Three of the Hottest Topics in Computer Vision Today

CVPR’s paper submissions reflect the evolution of the field

When the engineering community’s leading AI conference puts out a call for papers, the industry responds. This year, CVPR experienced a 13% rise in submissions, leading to a total of 13,008 papers from more than 40,000 unique authors from around the world.

“We’ve been on that exponential for a while,” explained Phillip Isola, CVPR 2025 Program Co-Chair and an associate professor at the Massachusetts Institute of Technology (MIT) in Boston, Mass., U.S. “AI in general is the big thing, and students are getting degrees in it. So, the community is just getting bigger and bigger.”

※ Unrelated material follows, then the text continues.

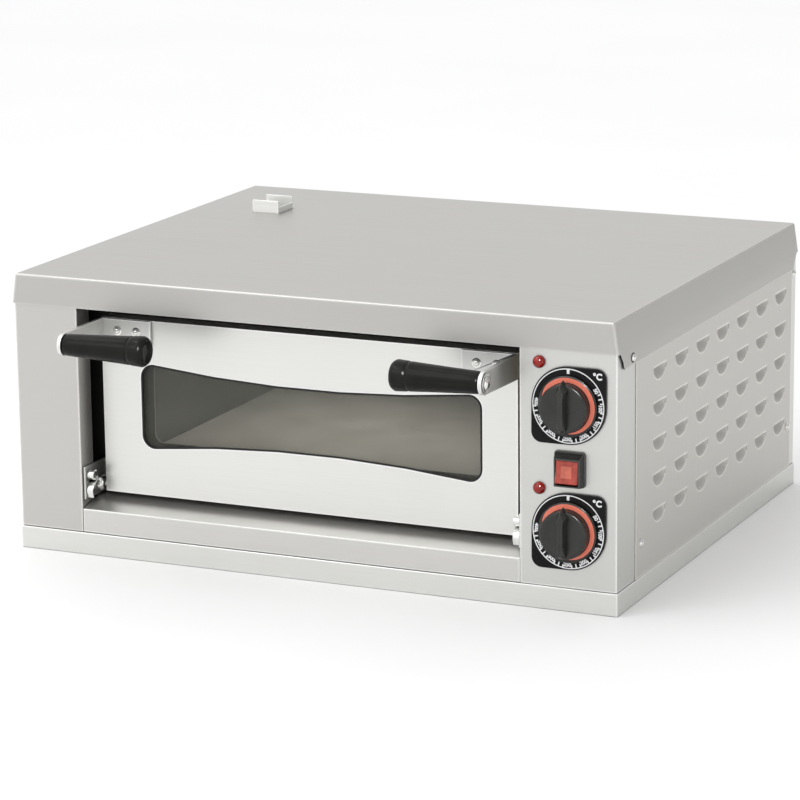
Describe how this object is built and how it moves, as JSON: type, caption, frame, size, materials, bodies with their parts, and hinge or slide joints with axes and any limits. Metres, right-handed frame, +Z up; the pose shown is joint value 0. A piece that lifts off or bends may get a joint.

But beyond that general trend, diving deeper into the program exposes the areas of finite focus from the community. Advances in particular areas have given way to new streams of research emphasis, drawing more papers on new topics. Specifically, three areas are emerging as hot topics for 2025:

1. 3D from Multi-View and Sensors – 3D from multi-view and sensors brought in a large number of submissions to the CVPR technical program, with good reason: Image-based research has grown from exploring single images or 2D renderings to a more complex landscape of evaluating in 3D. The introduction of NeRF in 2020 spurred a new channel of research efforts.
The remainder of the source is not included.